Há um reconhecimento crescente no Ocidente de que a guerra provavelmente terminará por meio da diplomacia. Essa é a boa notícia. A má notícia é que algumas das propostas oferecidas não são realistas, se não contraproducentes.
Uma das ideias que circulam equivale a uma troca de terra por segurança . Em troca de a Rússia manter o controle de fato dos 20% da Ucrânia que ela atualmente ocupa, Kiev receberia um convite formal para se juntar à Otan (Organização do Tratado do Atlântico Norte). Um olhar mais atento a esse arranjo revela algumas lacunas gritantes. Primeiro, assumindo que o governo ucraniano esteja disposto a fazer tal troca — uma perspectiva altamente duvidosa dada a recusa de Zelensky em discutir concessões territoriais —, é altamente improvável que a Rússia coopere. O presidente russo Vladimir Putin é inflexível ao estabelecer que a adesão da Ucrânia à Otan é um cenário que Moscou não tolerará. Esta posição não é exclusiva de Putin; é uma posição de longa data firmemente estabelecida dentro da elite russa. Como o diretor da CIA (Agência Central de Inteligência) William Burns observou em 2008 quando era embaixador dos EUA na Rússia, “a oposição da Rússia à adesão da Ucrânia e da Geórgia à Otan é emocional e baseada em preocupações estratégicas percebidas sobre o impacto nos interesses da Rússia na região”.

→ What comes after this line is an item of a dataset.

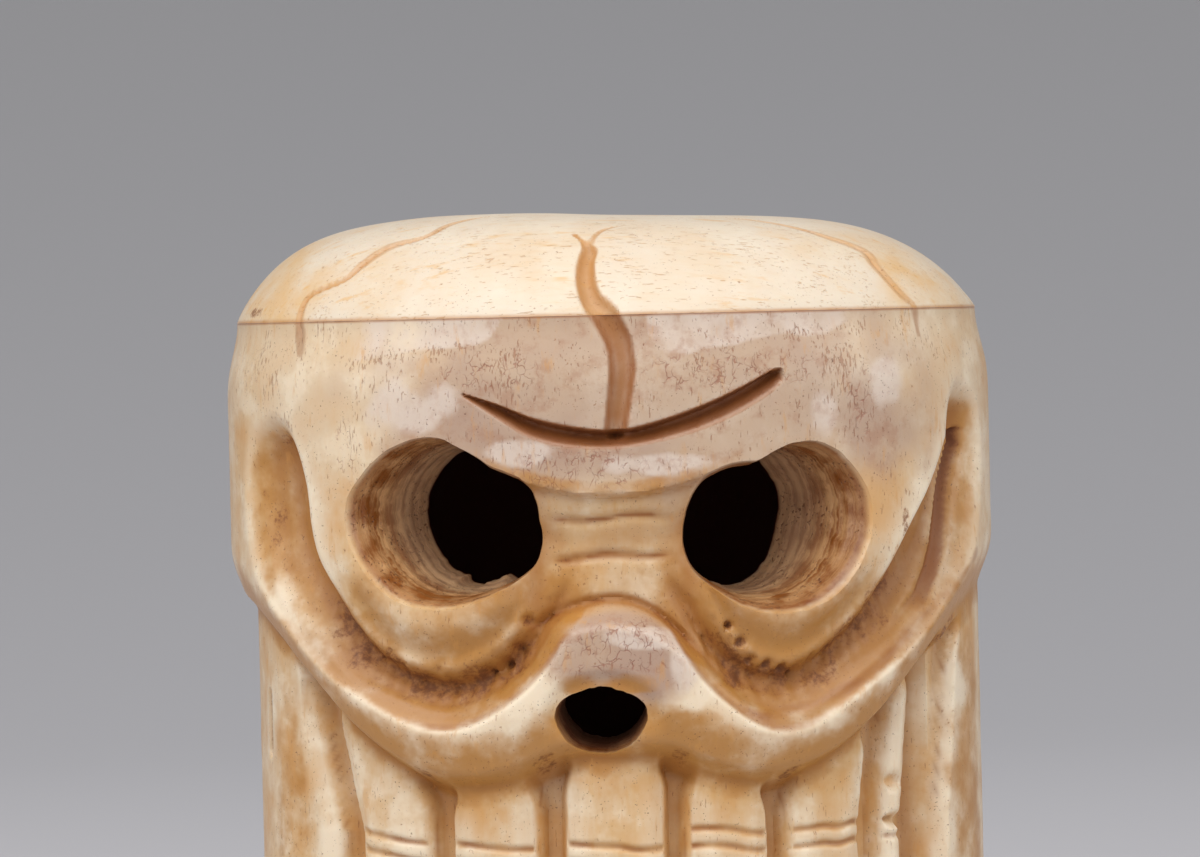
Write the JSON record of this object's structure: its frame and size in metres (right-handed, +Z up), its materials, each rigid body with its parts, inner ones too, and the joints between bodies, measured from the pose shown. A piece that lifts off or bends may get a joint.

Nada nos 16 anos desde então sugere que a posição da Rússia sobre essa questão seja mais branda. De fato, a mera possibilidade de a Ucrânia um dia entrar na Otan, percebida por Moscou como uma aliança hostil, era aparentemente uma preocupação tão terrível para Putin que ele apostou em uma invasão de alto custo para impedir a opção.
A proposta também vem em um momento em que as forças russas estão fazendo avanços arduamente conquistados contra um exército ucraniano cujas restrições de mão de obra se tornam mais agudas a cada dia. Embora Kiev tenha tentado lidar com a escassez de mão de obra diminuindo a idade de recrutamento, muitos dos recrutas foram levados às pressas para a frente sem o nível ideal de treinamento. É difícil imaginar por que Putin consideraria parar a guerra quando a trajetória agora está a favor da Rússia.
Embora seja verdade que alguns dos maiores membros da Otan, como o Reino Unido e a França, estejam abertos à filiação ucraniana, os Estados Unidos continuam cautelosos. Outros, como a Hungria e a Eslováquia, se opõem de todo o coração, e por um bom motivo: admitir outro membro traz sérias responsabilidades e obrigações para toda a aliança. Isso é duplamente verdadeiro para os Estados Unidos, que seriam solicitados a arcar com a maior parte do custo em uma crise futura. Ao conceder a filiação de Kiev, todos os 32 Estados-Membros teoricamente prometem vir em defesa da Ucrânia com suas próprias tropas.
Os membros da Otan obviamente reconhecem as implicações de tal decisão, o que ajuda a explicar por que a Ucrânia ainda está fora da tenda 16 anos após a aliança ter concordado em apoiar sua eventual filiação. Retórica e ajuda militar à parte, a Otan ainda não está disposta a arriscar entrar em uma guerra com uma Rússia com armas nucleares. Isso foi demonstrado várias vezes durante os últimos dois anos e meio, desde a rejeição da Otan de uma zona de exclusão aérea durante as primeiras semanas da guerra até a dura reação negativa que o presidente francês Emmanuel Macron recebeu em março após sugerir que tropas ocidentais poderiam ser enviadas para a Ucrânia.
Alguns alegam que todas essas preocupações são discutíveis quando a Ucrânia se tornar um membro formal da Otan. Essa crença é precedida pela suposição de que Putin seria dissuadido de agir agressivamente contra Kiev no futuro.
A dissuasão, no entanto, só funciona se for crível aos olhos do potencial agressor. A recusa total da Otan em entrar diretamente no conflito significa que Putin poderia ver o compromisso do Artigo 5 da Otan com a Ucrânia como uma promessa no papel . Se a Otan não estava disposta a lutar pela Ucrânia no passado, por que estaria disposta a lutar pela Ucrânia agora? É uma pergunta legítima e que os russos podem testar, o que colocaria a Otan em uma posição terrível: cumprir seu compromisso e entrar em uma guerra destrutiva com Moscou, ou recuar e enfraquecer a credibilidade de seu poder de dissuasão em todos os níveis.
A pressão por um acordo diplomático ficará mais intensa quanto mais a guerra durar. Mas nem todos os acordos propostos devem ser tratados como igualmente válidos. Uma fórmula de filiação à Otan pela paz está fadada a prolongar a guerra, não a encerrá-la.